Pozostałe niedzielne spotkania:
Grupa A:
Racing Club vs Gimnasia La Plata 0:0
Bezbramkowy remis w Avellanedzie. Gimnasia nie sprzedała tanio skóry w batalii z kulejącym obecnie potentatem.
Zaczęło się od chybionej torpedy Leonela Mirandy z narożnika szesnastki podczas rozegrania rzutu wolnego przez Racing.
W 28 minucie gospodarze zmarnowali rzut karny. Javier Correa nie wytrzymał presji i jego strzał z wapna sparował Rodrigo Rey. Pierwsza niewykorzystana jedenastka podczas tych zmagań Copa de Liga Profesional.
Podczas drugiej połowy wśród miejscowych minimalnie niecelnie z dystansu przymierzył Paragwajczyk Matías Rojas.
Finisz batalii należał do Gimnasii, której jednakże również nie udało się przechylić szali zwycięstwa na swoją korzyść.
Gastón Gómez obronił mocny strzał z centrum pola karnego Germána Guiffrey’a tudzież podczas kontrataku „Wilków” zablokował próbę z dystansu Kolumbijczyka Johana Carbonero.
Rzecz jasna remis ten bardziej cieszy laplateńczyków, którzy personalnie ustępują Racingowi, lecz mimo to obecnie posiadają kadrę na rywalizację o wyższe cele (co najmniej na podjęcie bitwy o fazę pucharową Pucharu Ligi).
******
Platense vs Talleres 1:0 (0:0)
Gol – Gonzalo Bergessio (90+4′)
Druga poważna sensacja w tych rozgrywkach. Uważany za outsidera Platense golem w samej końcówce ośmieszył myślących już o Copa Libertadores kordobańskich Talleres.
Uderzenie dalszego zasięgu nowego prawego obrońcy gości – Matíasa Catalána na raty zatrzymał Jorge De Olivera. Inny strzał z dystansu kordoban, jaki oddał xd przeleciał obok bramki.
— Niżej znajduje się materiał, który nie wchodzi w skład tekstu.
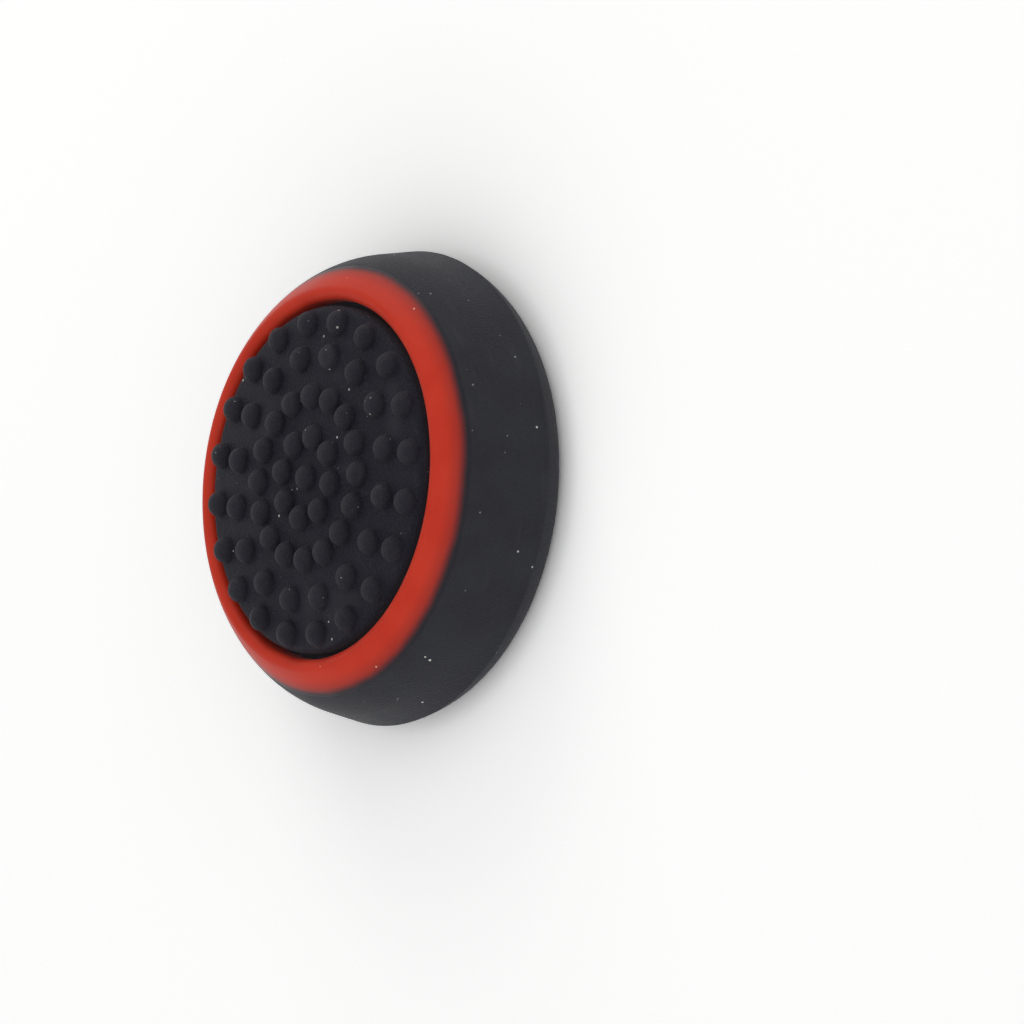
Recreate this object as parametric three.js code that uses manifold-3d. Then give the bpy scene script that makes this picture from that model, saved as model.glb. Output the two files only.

Wśród Platense zza pola karnego przyrżnął młody Ignacio Schor, lecz Guido Herrera wypiąstkował piłkę nad poprzeczką.
Ligowy kopciuszek jednak dopiął swego! Fenomenalny powrót do domu zaliczył Gonzalo Bergessio!
Wiekowy snajper w swym redebiucie dla „Kalmarów” strzelił gola pod sam kres potyczki, dając rzutem na taśmę tryumf Platense. Celną główką zaskoczył Herrerę, przecinając za piątym metrem wrzutkę Schora.
Ciekawe czy to tylko przebłysk klubu ze stołecznej dzielnicy Vicente López czy może będziemy w tej drużynie mieli jakąś rewelację sezonu? Kadrowo ekipa Claudio Spontóna ma potencjał, by namieszać podczas nowego czempionatu!